DATA PROVIDED
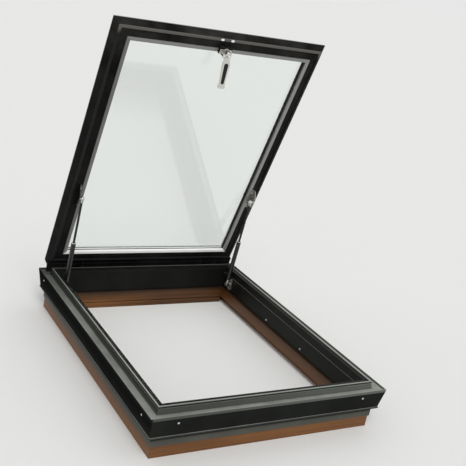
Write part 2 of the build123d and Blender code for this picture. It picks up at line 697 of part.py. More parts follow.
def strut_eye(hand):
    """Eye on the lower end of the tube."""
    ring = Rot(0, 90, 0) * Cylinder(EYE_RADIUS, EYE_WIDTH)
    body = ring + stretch(EYE_NECK, (EYE_RADIUS + STRUT_PIN_RADIUS) / 2, TUBE_FROM)
    body = body - Rot(0, 90, 0) * Cylinder(STRUT_PIN_RADIUS + STRUT_PIN_CLEARANCE, 2 * EYE_WIDTH)
    return on_strut(hand, body)


def strut_rod(hand):
    """Rod with its piston inside the tube."""
    body = stretch(ROD_RADIUS, ROD_FROM, STRUT_LENGTH - SOCKET_RADIUS)
    body = body + stretch(PISTON_RADIUS, ROD_FROM, ROD_FROM + PISTON_LENGTH)
    return on_strut(hand, body)


def strut_socket(hand):
    """Socket at the upper end of the rod, with the stud that stands on the sash bracket."""
    socket = Pos(0, 0, STRUT_LENGTH) * Rot(0, 90, 0) * Cylinder(SOCKET_RADIUS, SOCKET_WIDTH)
    socket = chamfer(socket.edges().filter_by(GeomType.CIRCLE), SOCKET_RADIUS / 4)
    collar = stretch(SOCKET_COLLAR_RADIUS, STRUT_LENGTH - 2 * SOCKET_RADIUS, STRUT_LENGTH - SOCKET_RADIUS / 2)
    bore = stretch(ROD_RADIUS, STRUT_LENGTH - 3 * SOCKET_RADIUS, STRUT_LENGTH - SOCKET_RADIUS)
    plate = WALL_X - BRACKET_WALL_GAP - BRACKET
    foot_out = hand * (plate - FOOT_GAP - STRUT_X)
    foot_in = foot_out - hand * FOOT_THICK
    neck = Pos(foot_in / 2, 0, STRUT_LENGTH) * Rot(0, 90, 0) * Cylinder(STUD_NECK_RADIUS, abs(foot_in))
    foot_middle = (foot_in + foot_out) / 2
    foot = Pos(foot_middle, 0, STRUT_LENGTH) * Rot(0, 90, 0) * Cylinder(FOOT_RADIUS, FOOT_THICK)
    return on_strut(hand, socket + collar - bore + neck + foot)


def sash_bracket(hand):
    """Angle under the stile: a screwed flange and a tapered plate that hangs beside the wall."""
    outer = WALL_X - BRACKET_WALL_GAP
    top = FRAME_DEPTH + SASH_FLOOR_RISE
    low = height(BRACKET_BOTTOM_DROP)
    shoulder = height(BRACKET_SHOULDER_DROP)
    outline = [
        (BRACKET_FROM, top), (BRACKET_TO, top), (BRACKET_TO, shoulder), (BRACKET_TO - BRACKET_TAPER, low),
        (BRACKET_FROM + BRACKET_TAPER, low), (BRACKET_FROM, shoulder),
    ]
    start = outer - BRACKET if hand > 0 else -outer
    plate = prism([(0, y, z) for y, z in outline], (1, 0, 0), BRACKET, start)
    inner = RIM_HALF_X - BRACKET_FLANGE_INSET
    flange = Pos(hand * (inner + outer) / 2, (BRACKET_FROM + BRACKET_TO) / 2, top - BRACKET / 2)
    flange = flange * Box(outer - inner, BRACKET_TO - BRACKET_FROM, BRACKET)
    return drilled(plate + flange, bracket_spots())


def strut_anchor(hand):
    """Plate on the inner wall with the pin that holds the eye of the tube."""
    z = height(FRAME_PIVOT_DROP)
    plate_x = hand * (WALL_X - ANCHOR / 2)
    plate = Pos(plate_x, FRAME_PIVOT_Y, z) * Box(ANCHOR, ANCHOR_WIDTH, ANCHOR_HEIGHT)
    plate = chamfer(plate.edges().filter_by(Axis.X), ANCHOR_WIDTH / 5)
    boss_in = STRUT_X + EYE_WIDTH / 2 + PIN_SIDE_GAP
    boss_out = WALL_X - ANCHOR
    boss = x_cylinder(STRUT_PIN_HEAD, boss_out - boss_in, hand * (boss_in + boss_out) / 2, FRAME_PIVOT_Y, z)
    pin_end = STRUT_X - EYE_WIDTH / 2 - PIN_SIDE_GAP
    pin = x_cylinder(STRUT_PIN_RADIUS, boss_in - pin_end, hand * (boss_in + pin_end) / 2, FRAME_PIVOT_Y, z)
    head_x = hand * (pin_end - PIN_HEAD_THICK / 2)
    head = x_cylinder(STRUT_PIN_HEAD, PIN_HEAD_THICK, head_x, FRAME_PIVOT_Y, z)
    return drilled(plate, anchor_spots()) + boss + pin + head


HANDLE_Y = -RIM_HALF_Y + HANDLE_INSET


def handle_case():
    """Case under the bead and the floor of the free rail, bored for the spindle."""
    front = -WALL_Y + CASE_FRONT_GAP
    step = -RIM_HALF_Y - SASH_INNER - CASE_STEP_GAP
    rear = -RIM_HALF_Y + CASE_REAR_INSET
    low = height(CASE_DROP)
    outline = [
        (front, FRAME_DEPTH + SASH_FLOOR_RISE), (step, FRAME_DEPTH + SASH_FLOOR_RISE), (step, FRAME_DEPTH),
        (rear, FRAME_DEPTH), (rear, low + CASE_CHAMFER), (rear - CASE_CHAMFER, low),
        (front + CASE_CHAMFER, low), (front, low + CASE_CHAMFER),
    ]
    body = prism([(0, y, z) for y, z in outline], (1, 0, 0), CASE_WIDTH, -CASE_WIDTH / 2)
    top = height(SPINDLE_TOP_DROP) + SPINDLE_CLEARANCE
    bore = Pos(0, HANDLE_Y, (top + low) / 2) * Cylinder(SPINDLE_RADIUS + SPINDLE_CLEARANCE, top - low)
    return body - bore


def handle_spindle():
    """Spindle with the latch cam."""
    top = height(SPINDLE_TOP_DROP)
    low = height(SPINDLE_BOTTOM_DROP)
    shaft = Pos(0, HANDLE_Y, (top + low) / 2) * Cylinder(SPINDLE_RADIUS, top - low)
    cam_z = height(CAM_TOP_DROP + CAM_THICK / 2)
    tongue = Pos(CAM_REACH / 2, HANDLE_Y, cam_z) * Box(CAM_REACH, CAM_WIDTH, CAM_THICK)
    disc = Pos(0, HANDLE_Y, cam_z) * Cylinder(CAM_REACH, CAM_THICK)
    hub = Pos(0, HANDLE_Y, cam_z) * Cylinder(CAM_HUB_RADIUS, CAM_THICK)
    return shaft + (tongue & disc) + hub


def handle_lever():
    """Lever: round hub and a falling arm with a waist and a flared tip."""
    hub_top = height(HUB_TOP_DROP)
    hub_low = height(HUB_BOTTOM_DROP)
    hub = Pos(0, HANDLE_Y, (hub_top + hub_low) / 2) * Cylinder(HUB_RADIUS, hub_top - hub_low)
    hub = chamfer(hub.edges().filter_by(GeomType.CIRCLE), HUB_RADIUS / 8)
    tip_y = HANDLE_Y + LEVER_LENGTH
    root_z = hub_low + LEVER_THICK
    side_view = [
        (HANDLE_Y, root_z), (HANDLE_Y, hub_low), (HANDLE_Y + HUB_RADIUS, hub_low),
        (tip_y, hub_low - LEVER_FALL), (tip_y, hub_low - LEVER_FALL + LEVER_TIP_THICK),
        (HANDLE_Y + HUB_RADIUS, root_z),
    ]
    arm = prism([(0, y, z) for y, z in side_view], (1, 0, 0), LEVER_TIP_WIDTH, -LEVER_TIP_WIDTH / 2)
    right = [
        (LEVER_NECK_WIDTH / 2, HANDLE_Y), (LEVER_NECK_WIDTH / 2, HANDLE_Y + HUB_RADIUS),
        (LEVER_SHOULDER_WIDTH / 2, HANDLE_Y + LEVER_SHOULDER_AT),
        (LEVER_WAIST_WIDTH / 2, HANDLE_Y + LEVER_WAIST_AT),
        (LEVER_TIP_WIDTH / 2, tip_y - LEVER_TIP_CORNER), (LEVER_TIP_WIDTH / 2 - LEVER_TIP_CORNER, tip_y),
    ]
    plan = right + [(-x, y) for x, y in reversed(right)]
    outline = prism([(x, y, 0) for x, y in plan], (0, 0, 1), FRAME_DEPTH, 0)
    seat_low = height(SPINDLE_BOTTOM_DROP)
    seat = Pos(0, HANDLE_Y, (seat_low + hub_top) / 2) * Cylinder(SPINDLE_RADIUS, hub_top - seat_low)
    return hub + (arm & outline) - seat - lever_groove(hub_low)


def lever_groove(face):
    """Shallow groove along the falling face of the arm; face is the height where the face starts."""
    fall = LEVER_FALL / (LEVER_LENGTH - HUB_RADIUS)
    start = HANDLE_Y + LEVER_GROOVE_FROM
    stop = HANDLE_Y + LEVER_GROOVE_TO
    start_z = face - fall * (LEVER_GROOVE_FROM - HUB_RADIUS)
    stop_z = face - fall * (LEVER_GROOVE_TO - HUB_RADIUS)
    outline = [
        (start, start_z + LEVER_GROOVE_DEPTH), (stop, stop_z + LEVER_GROOVE_DEPTH),
        (stop, stop_z - LEVER_GROOVE_DEPTH), (start, start_z - LEVER_GROOVE_DEPTH),
    ]
    points = [(0, y, z) for y, z in outline]
    return prism(points, (1, 0, 0), LEVER_GROOVE_WIDTH, -LEVER_GROOVE_WIDTH / 2)


def keeper():
    """Plate on the front wall with a ledge that the cam turns under."""
    wall = -WALL_Y
    face = wall + KEEPER_PLATE
    top = height(KEEPER_TOP_DROP)
    outline = [
        (wall, height(KEEPER_BOTTOM_DROP)), (face, height(KEEPER_BOTTOM_DROP)), (face, top - KEEPER_LEDGE),
        (face + KEEPER_REACH, top - KEEPER_LEDGE), (face + KEEPER_REACH, top), (wall, top),
    ]
    body = prism([(0, y, z) for y, z in outline], (1, 0, 0), KEEPER_WIDTH, -KEEPER_WIDTH / 2)
    return drilled(body, keeper_spots())


def screws(spots):
    return [screw(position, direction).solid() for position, direction in spots]


def seal_studs():
    return [
        opened(screw(position, direction, SEAL_STUD_RADIUS, SEAL_STUD_HEAD).solid())
        for position, direction in seal_stud_spots()
    ]


def save(node, part):
    """Write a piece of the frame or of a strut as one solid."""
    export_step(part.solid(), "parts/" + node + ".step")


def save_opened(node, part):
    """Write a piece of the sash as one solid, moved to the open position."""
    export_step(opened(part.solid()), "parts/" + node + ".step")


def save_group(node, solids):
    """Write separate solids that share a node."""
    export_step(Compound(children=solids), "parts/" + node + ".step")


NAMES = {"front": "sill", "rear": "head", "left": "jamb_left", "right": "jamb_right"}
MEMBERS = {"front": "rail_front", "rear": "rail_rear", "left": "stile_left", "right": "stile_right"}
frame_spots = apron_spots() + wall_spots() + keeper_spots() + anchor_spots() + foot_spots()
closed_spots = leaf_spots() + bracket_spots() + seal_stud_spots()

for side in SIDES:
    save("timber_" + NAMES[side], drilled(frame_member(timber_profile(), side), frame_spots))
    save("cladding_" + side, drilled(frame_member(cladding_profile(), side), frame_spots))
    save("collar_" + side, frame_member(collar_profile(), side))
    save("inner_wall_" + side, drilled(frame_member(liner_profile(WALL_BEADS[side]), side), frame_spots))
    save_opened("sash_" + MEMBERS[side], drilled(sash_member(side), closed_spots))
    save_opened("glazing_bead_" + side, glazing_bead(side))

save("head_lining_board", head_lining())
save("keeper", keeper())
save_group("hinge_cover", hinge_cover())
save_group("apron_screws", screws(apron_spots()))
save_group("frame_screws", screws(wall_spots() + keeper_spots() + anchor_spots() + foot_spots()))

save_opened("pane_inner", pane(INNER_PANE_LOW))
save_opened("pane_outer", pane(OUTER_PANE_LOW))
save_opened("spacer_bar", spacer_bar())
save_opened("glazing_gasket_inner", glazing_gasket(FRAME_DEPTH + BEAD_HEIGHT, INNER_GASKET))
save_opened("glazing_gasket_outer", glazing_gasket(OUTER_PANE_LOW + PANE, OUTER_GASKET))
save_opened("sash_seal", sash_seal())
save_opened("handle_case", handle_case())
save_opened("handle_spindle", handle_spindle())
save_opened("handle_lever", handle_lever())
save_group("hinge_leaf_screws", [opened(item) for item in screws(leaf_spots())])
save_group("bracket_screws", [opened(item) for item in screws(bracket_spots())])
save_group("lip_studs", seal_studs())

for name, hand in HANDS.items():
    save("hinge_foot_" + name, hinge_frame_leaf(hand))
    save("hinge_pin_" + name, hinge_pin(hand))
    save_opened("hinge_leaf_" + name, hinge_sash_leaf(hand))
    save_opened("strut_bracket_" + name, sash_bracket(hand))
    save("strut_anchor_" + name, strut_anchor(hand))
    save("strut_tube_" + name, strut_tube(hand))
    save("strut_eye_" + name, strut_eye(hand))
    save("strut_rod_" + name, strut_rod(hand))
    save("strut_socket_" + name, strut_socket(hand))
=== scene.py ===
# %% [markdown]
# A top-hung roof window. A pine frame sits in the roof, dressed outside in dark coated aluminium, and a
# glazed sash turns up on hinges at the top edge until two telescopic struts hold it open. The solids are
# already there with their real sizes, so this script only dresses them: it lights them, rounds their
# edges, gives each one its finish, and adds the small things that a drawing of the structure leaves out.

# %% Load the solids
import json
from math import atan, cos, pi, radians, sin

import bmesh
import bpy
from mathutils import Matrix, Vector

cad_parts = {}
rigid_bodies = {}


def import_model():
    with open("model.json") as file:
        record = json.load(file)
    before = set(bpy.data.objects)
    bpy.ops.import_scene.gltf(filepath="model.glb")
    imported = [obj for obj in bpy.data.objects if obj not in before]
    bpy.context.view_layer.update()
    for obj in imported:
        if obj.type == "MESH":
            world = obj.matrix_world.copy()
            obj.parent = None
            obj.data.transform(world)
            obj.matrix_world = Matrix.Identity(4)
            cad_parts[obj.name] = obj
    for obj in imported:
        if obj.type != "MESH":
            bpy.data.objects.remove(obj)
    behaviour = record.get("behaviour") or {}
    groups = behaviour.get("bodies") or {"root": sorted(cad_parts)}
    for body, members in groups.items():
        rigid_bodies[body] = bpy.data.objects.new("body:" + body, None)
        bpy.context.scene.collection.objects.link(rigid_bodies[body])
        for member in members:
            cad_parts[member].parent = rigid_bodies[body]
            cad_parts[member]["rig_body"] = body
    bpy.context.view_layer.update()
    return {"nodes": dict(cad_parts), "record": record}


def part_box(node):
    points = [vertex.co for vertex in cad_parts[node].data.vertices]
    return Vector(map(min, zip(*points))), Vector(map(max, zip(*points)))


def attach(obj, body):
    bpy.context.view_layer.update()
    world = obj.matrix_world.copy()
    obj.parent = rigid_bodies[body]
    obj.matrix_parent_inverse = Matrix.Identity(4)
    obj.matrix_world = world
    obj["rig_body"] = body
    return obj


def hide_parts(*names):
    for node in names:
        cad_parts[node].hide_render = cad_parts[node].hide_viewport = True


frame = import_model()
MM = 0.001
JOINTS = {joint["name"]: joint for joint in frame["record"]["behaviour"]["joints"]}
HINGE = Vector(JOINTS["sash_hinge"]["pos_m"])
OPEN_ANGLE = radians(JOINTS["sash_hinge"]["range_deg"][1])

# %% [markdown]
# The camera stands where the photographer stood: low at the front left corner, looking along the slope
# with the camera turned a little. A studio shot could use a straight camera, but then no line would
# fall where it does in the picture. The lens is long for the frame, so that the lines converge gently.

# %% Camera
CAMERA_PLACE = Vector((-1.28578, -2.09781, 1.26660))
CAMERA_TURN = (radians(71.6313), radians(-10.5848), radians(-29.1108))
LENS_MM = 63.893
SENSOR_MM = 36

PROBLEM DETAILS
Take the line that contains "for name, hand", the line that contains "imported = [obj", and all lines between, and give them again exactly; include no other line.

FULL RESPONSE
for name, hand in HANDS.items():
    save("hinge_foot_" + name, hinge_frame_leaf(hand))
    save("hinge_pin_" + name, hinge_pin(hand))
    save_opened("hinge_leaf_" + name, hinge_sash_leaf(hand))
    save_opened("strut_bracket_" + name, sash_bracket(hand))
    save("strut_anchor_" + name, strut_anchor(hand))
    save("strut_tube_" + name, strut_tube(hand))
    save("strut_eye_" + name, strut_eye(hand))
    save("strut_rod_" + name, strut_rod(hand))
    save("strut_socket_" + name, strut_socket(hand))
=== scene.py ===
# %% [markdown]
# A top-hung roof window. A pine frame sits in the roof, dressed outside in dark coated aluminium, and a
# glazed sash turns up on hinges at the top edge until two telescopic struts hold it open. The solids are
# already there with their real sizes, so this script only dresses them: it lights them, rounds their
# edges, gives each one its finish, and adds the small things that a drawing of the structure leaves out.

# %% Load the solids
import json
from math import atan, cos, pi, radians, sin

import bmesh
import bpy
from mathutils import Matrix, Vector

cad_parts = {}
rigid_bodies = {}


def import_model():
    with open("model.json") as file:
        record = json.load(file)
    before = set(bpy.data.objects)
    bpy.ops.import_scene.gltf(filepath="model.glb")
    imported = [obj for obj in bpy.data.objects if obj not in before]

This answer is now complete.